I have more work to do in the next week than I usually manage in a month, and every time I really start to think about it the high mosquito whine of panic starts to rise in the back of my mind. I just ran a massive statewide meeting for fifty-odd people today, which is always nervewracking, and I wanted a cigarette this afternoon like I haven't craved one in ages.

But this is not a post about that. This is a post about the two amazing things that happened to me today that made my eyes well up with the sheer goodness of them (full disclosure: my eyes are always fairly welling-prone and then I started bleeding, but whatever, these things were touching, I'm serious).

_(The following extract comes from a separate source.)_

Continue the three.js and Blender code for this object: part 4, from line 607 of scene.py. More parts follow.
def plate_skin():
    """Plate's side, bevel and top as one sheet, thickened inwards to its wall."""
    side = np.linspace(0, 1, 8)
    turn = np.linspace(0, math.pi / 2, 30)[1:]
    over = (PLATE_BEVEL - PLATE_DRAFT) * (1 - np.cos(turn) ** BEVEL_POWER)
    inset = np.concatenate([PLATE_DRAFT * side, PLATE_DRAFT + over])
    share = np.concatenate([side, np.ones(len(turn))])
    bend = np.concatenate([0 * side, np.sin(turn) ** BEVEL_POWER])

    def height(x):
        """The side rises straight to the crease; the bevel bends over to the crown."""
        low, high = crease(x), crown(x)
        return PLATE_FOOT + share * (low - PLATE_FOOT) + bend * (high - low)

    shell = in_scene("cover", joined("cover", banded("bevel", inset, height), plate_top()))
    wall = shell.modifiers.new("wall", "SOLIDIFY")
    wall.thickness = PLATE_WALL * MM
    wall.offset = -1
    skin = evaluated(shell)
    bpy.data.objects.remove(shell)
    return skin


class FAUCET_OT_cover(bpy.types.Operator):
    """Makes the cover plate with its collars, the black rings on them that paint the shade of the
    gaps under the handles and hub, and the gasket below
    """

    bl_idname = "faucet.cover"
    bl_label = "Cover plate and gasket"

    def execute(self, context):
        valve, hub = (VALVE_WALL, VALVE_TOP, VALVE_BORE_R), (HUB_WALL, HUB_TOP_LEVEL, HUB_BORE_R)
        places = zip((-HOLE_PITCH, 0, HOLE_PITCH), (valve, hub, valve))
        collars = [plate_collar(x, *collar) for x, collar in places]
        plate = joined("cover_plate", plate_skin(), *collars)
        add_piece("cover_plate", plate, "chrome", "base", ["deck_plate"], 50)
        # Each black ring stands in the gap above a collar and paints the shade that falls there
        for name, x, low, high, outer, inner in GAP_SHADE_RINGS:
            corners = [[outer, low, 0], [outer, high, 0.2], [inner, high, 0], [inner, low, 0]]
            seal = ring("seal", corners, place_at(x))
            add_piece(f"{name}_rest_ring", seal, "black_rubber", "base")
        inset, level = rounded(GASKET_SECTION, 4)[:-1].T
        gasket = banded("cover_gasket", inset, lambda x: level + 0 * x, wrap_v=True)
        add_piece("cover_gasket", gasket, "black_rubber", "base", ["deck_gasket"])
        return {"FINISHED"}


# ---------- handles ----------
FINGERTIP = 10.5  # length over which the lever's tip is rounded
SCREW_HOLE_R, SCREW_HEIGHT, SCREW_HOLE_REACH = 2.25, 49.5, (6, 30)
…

(1) Today before the meeting started, The Curmudgeon came up to me. You know the Curmudgeon - every politically charged project has one. They're the person who has a deep and passionate commitment to making the project something other than what it has the funding, time, and political will to become, and who crusades for their hobbyhorse at any and all points along the way up until the project's last gasp and often after. I have some respect for that kind of passion, but it's hard to manage a project with a really good and vocal one involved sometimes. And my project's Curmudgeon is good. When the first iteration of the latest product came out, it was pretty wide of the mark, which happens sometimes. He was so upset he called me personally to air his views, fairly vehemently. He's not a bad guy; he wasn't crazy-talking or abusive, just upset and expressing it strongly. But it was enough to make me cry. I think that might have been the day that I started looking for a new job, come to think of it. A low point, certainly.

Anyway, so the Curmudgeon came up to me, and he said, "Can I talk to you alone for a minute?"

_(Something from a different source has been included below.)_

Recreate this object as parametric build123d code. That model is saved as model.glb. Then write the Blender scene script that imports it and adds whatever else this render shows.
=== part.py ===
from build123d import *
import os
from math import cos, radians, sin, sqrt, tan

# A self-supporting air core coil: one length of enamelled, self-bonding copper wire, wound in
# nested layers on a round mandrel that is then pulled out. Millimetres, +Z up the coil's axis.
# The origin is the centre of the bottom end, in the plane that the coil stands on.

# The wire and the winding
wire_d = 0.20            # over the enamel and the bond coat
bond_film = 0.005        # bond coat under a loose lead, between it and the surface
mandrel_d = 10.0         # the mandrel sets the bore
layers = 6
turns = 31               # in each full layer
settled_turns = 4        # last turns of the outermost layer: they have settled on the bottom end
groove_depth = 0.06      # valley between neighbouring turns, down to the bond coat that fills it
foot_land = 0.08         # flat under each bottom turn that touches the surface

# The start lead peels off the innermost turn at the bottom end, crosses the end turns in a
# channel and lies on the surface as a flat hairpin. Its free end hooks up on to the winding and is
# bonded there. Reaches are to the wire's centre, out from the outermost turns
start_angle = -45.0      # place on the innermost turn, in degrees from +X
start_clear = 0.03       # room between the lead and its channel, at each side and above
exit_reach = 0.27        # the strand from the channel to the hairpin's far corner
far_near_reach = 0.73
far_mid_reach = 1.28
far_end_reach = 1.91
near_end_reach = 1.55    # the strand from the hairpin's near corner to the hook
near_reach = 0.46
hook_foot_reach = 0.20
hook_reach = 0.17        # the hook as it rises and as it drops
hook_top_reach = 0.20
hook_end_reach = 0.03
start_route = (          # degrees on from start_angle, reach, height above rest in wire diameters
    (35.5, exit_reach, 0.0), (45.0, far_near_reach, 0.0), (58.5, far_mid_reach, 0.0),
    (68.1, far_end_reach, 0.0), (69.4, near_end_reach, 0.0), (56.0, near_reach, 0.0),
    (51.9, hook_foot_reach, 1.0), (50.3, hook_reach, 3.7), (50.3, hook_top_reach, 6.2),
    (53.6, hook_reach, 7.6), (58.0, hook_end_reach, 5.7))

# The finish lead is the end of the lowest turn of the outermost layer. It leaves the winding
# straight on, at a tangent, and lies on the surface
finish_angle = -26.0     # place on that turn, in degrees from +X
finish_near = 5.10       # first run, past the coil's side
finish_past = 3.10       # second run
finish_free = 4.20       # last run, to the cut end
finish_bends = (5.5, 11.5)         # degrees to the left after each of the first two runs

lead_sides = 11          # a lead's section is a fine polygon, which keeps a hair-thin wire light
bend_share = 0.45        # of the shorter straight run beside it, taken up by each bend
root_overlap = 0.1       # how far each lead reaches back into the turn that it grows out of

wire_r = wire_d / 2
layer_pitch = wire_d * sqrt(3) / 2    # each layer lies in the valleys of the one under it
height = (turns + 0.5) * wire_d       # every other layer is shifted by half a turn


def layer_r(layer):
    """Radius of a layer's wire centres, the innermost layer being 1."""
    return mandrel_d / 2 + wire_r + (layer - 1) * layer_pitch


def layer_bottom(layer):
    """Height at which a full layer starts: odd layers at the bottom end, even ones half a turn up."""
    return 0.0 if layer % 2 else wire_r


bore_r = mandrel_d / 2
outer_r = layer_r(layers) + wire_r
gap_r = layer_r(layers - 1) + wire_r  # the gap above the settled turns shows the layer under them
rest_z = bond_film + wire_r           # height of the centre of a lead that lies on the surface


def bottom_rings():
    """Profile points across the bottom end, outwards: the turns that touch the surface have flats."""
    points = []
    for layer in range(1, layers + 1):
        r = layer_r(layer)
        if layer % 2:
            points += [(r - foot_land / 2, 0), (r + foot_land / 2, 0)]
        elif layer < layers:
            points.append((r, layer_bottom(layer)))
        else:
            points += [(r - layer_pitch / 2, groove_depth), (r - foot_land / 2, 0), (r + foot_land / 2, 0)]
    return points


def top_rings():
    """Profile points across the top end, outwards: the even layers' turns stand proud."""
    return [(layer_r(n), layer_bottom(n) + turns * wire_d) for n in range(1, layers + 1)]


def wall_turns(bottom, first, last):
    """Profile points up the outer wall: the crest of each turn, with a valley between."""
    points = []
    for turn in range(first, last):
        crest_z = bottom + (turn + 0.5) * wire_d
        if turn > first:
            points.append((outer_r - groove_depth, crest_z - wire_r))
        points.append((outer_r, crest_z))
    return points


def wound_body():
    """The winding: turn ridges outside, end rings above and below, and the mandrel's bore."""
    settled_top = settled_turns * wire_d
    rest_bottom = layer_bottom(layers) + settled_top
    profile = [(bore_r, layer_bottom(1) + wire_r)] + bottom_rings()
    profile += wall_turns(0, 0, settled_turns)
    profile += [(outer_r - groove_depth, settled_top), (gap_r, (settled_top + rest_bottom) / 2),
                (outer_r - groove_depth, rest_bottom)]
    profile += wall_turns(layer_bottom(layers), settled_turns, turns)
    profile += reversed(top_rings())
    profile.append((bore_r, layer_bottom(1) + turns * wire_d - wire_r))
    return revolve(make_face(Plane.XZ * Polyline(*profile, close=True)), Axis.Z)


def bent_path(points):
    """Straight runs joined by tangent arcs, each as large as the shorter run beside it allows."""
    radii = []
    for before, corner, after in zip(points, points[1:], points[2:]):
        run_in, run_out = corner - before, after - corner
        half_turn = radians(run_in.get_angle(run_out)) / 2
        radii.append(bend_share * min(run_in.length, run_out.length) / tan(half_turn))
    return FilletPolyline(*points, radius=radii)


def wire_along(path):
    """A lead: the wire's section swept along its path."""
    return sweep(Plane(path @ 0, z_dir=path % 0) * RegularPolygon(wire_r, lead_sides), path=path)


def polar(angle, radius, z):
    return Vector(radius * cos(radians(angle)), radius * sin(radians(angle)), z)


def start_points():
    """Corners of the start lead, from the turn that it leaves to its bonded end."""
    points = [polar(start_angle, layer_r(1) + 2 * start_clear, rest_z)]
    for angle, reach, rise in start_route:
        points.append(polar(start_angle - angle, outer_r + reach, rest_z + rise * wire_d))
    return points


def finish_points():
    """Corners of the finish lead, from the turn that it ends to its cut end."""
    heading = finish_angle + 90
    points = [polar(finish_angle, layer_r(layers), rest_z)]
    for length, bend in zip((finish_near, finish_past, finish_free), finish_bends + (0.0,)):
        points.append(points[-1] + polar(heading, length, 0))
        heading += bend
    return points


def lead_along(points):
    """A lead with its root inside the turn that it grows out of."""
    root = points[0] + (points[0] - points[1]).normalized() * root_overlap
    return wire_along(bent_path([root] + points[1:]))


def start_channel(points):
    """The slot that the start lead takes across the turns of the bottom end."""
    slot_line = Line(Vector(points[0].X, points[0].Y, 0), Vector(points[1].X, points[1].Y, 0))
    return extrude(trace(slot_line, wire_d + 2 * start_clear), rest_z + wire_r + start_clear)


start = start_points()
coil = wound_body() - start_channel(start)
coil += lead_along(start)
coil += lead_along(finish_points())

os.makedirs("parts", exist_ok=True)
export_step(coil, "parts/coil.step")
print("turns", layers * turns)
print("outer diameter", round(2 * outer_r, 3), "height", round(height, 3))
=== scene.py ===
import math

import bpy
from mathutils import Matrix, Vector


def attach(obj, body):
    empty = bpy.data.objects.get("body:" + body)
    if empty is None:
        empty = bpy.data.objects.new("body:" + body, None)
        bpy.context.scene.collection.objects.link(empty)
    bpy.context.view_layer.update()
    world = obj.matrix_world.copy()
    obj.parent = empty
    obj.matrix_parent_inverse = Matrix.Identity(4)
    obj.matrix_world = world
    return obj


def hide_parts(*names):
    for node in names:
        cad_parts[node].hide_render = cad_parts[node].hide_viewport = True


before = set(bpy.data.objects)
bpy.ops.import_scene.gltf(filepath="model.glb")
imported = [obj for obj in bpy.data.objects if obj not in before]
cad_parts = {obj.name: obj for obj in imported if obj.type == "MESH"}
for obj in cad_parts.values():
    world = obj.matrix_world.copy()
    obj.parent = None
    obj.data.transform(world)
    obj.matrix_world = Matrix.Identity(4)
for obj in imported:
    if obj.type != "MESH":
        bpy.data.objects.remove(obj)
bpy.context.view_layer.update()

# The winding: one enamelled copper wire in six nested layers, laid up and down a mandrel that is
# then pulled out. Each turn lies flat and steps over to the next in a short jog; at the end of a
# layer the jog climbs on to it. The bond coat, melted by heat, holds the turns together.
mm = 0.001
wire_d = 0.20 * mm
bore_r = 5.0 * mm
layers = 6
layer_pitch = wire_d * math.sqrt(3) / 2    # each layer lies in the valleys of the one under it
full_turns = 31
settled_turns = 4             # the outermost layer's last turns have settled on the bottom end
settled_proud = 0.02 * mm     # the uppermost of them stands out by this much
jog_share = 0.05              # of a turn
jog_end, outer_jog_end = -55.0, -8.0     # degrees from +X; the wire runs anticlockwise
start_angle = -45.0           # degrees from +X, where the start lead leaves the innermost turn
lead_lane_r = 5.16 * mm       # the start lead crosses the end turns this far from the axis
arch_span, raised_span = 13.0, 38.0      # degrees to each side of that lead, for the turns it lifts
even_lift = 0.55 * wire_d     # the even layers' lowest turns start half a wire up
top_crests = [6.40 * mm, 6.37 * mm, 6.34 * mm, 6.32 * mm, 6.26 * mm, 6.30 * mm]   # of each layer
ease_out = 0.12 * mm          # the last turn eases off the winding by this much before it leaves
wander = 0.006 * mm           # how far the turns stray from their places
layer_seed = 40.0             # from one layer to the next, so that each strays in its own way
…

"Oh, I'm in trouble!" I joked to him and the people I'd been talking to. Everybody knows he is our Curmudgeon, and it's handled with good grace most of the time.

"No," he said, "Just the opposite."

And he drew me off to the side a little and proceeded to give me the most heartfelt goddamn apology it has been my privilege to hear in a month of Sundays. He told me that he would never like the product that we had come up with, but that he appreciated my professionalism and conduct in managing the development process and my efforts at listening to and accommodating different points of view. He said he understood the project's constraints and thought I did the best job I possibly could have done within them. He said if he ever had a job like this himself, and he needed to get it done and get it done right, he would want to hire me. And then he mentioned the telephone conversation, and said he was sorry, that he shouldn't have come down so hard on me, and that it had kept him up nights feeling bad thinking about it ever since.

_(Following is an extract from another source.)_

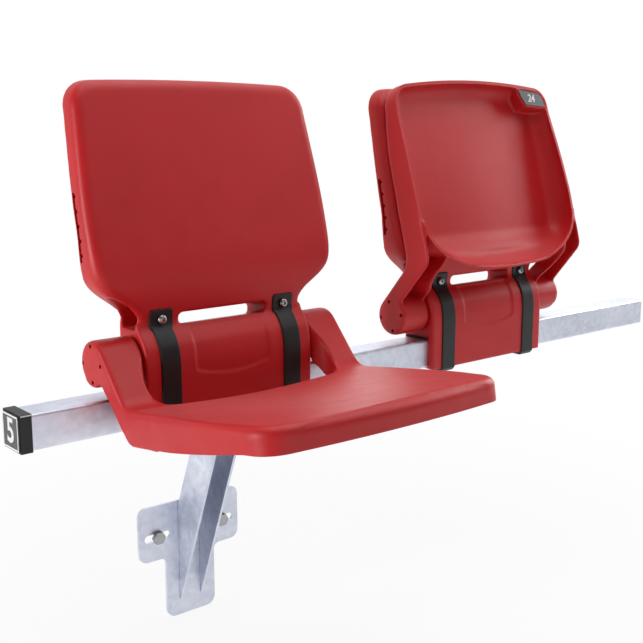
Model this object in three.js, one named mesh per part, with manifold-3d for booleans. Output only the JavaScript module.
import * as THREE from "three";
import Module from "manifold-3d";
import { mergeVertices } from "three/addons/utils/BufferGeometryUtils.js";

// A beam-mounted pair of tip-up stadium seats on a riser bracket.
// Millimetres, +Z up, sitters face -Y. The origin is on the rear face of the riser plate,
// midway between its two slots, where it bears on the concrete step.

const wasm = await Module();
wasm.setup();

// The row
const SEAT_COUNT = 2;
const OPEN_SEATS = 1;                  // the first seat stands open, the others folded up
const SEAT_PITCH = 572;                // between the middles of two seats
const BEAM_LEFT = 331;                 // from the first seat's middle to the beam's left end
const BEAM_RIGHT = 512;                // from the last seat's middle to the beam's right end
const BEAM_REACH = 102;                // from the riser to the beam's middle
const BEAM_RISE = 252;                 // from the riser bolts up to the beam's middle
const CLEARANCE = 0.3;                 // between pieces that bear on each other
const OVERRUN = 40;                    // how far every cut runs past the face it opens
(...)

I almost lost my cred completely right there by bursting into tears. It was a near thing. I of course told him not to worry about it, and thanked him, and told him it meant a lot to me. But I don't think I can adequately express how much it really did mean. It shored up some of my always-rickety faith in both my professional abilities and the essential goodness of my fellow man. A good apology for something is never too little and never too late.

(2) I called my brother on the way home to see if he wanted to get a cup of coffee or something (he lives on the way). He was out of town, so we didn't get together, but we had a nice conversation. For the first time in a few weeks, he didn't sound depressed. In fact, he sounded glad to hear from me. And when he hung up the phone, he said, "Love you." I said, "Love you too," and hung up, and promptly had a little leaky sob to myself right there in the car. You're thinking, what's the big deal, right, that's a normal phone call - and it should be. But I can't remember the last time my brother told me he loved me. I'm pretty sure it's been years. I've said it in all my letters, all my phone calls, and not once that I can remember did he say it back. And then today it just came, out of the blue, natural like it had always been there.

I'm welling up again just thinking about it. What a crazy wonderful emotional exhausting day. What a crazy wonderful emotional exhausting life.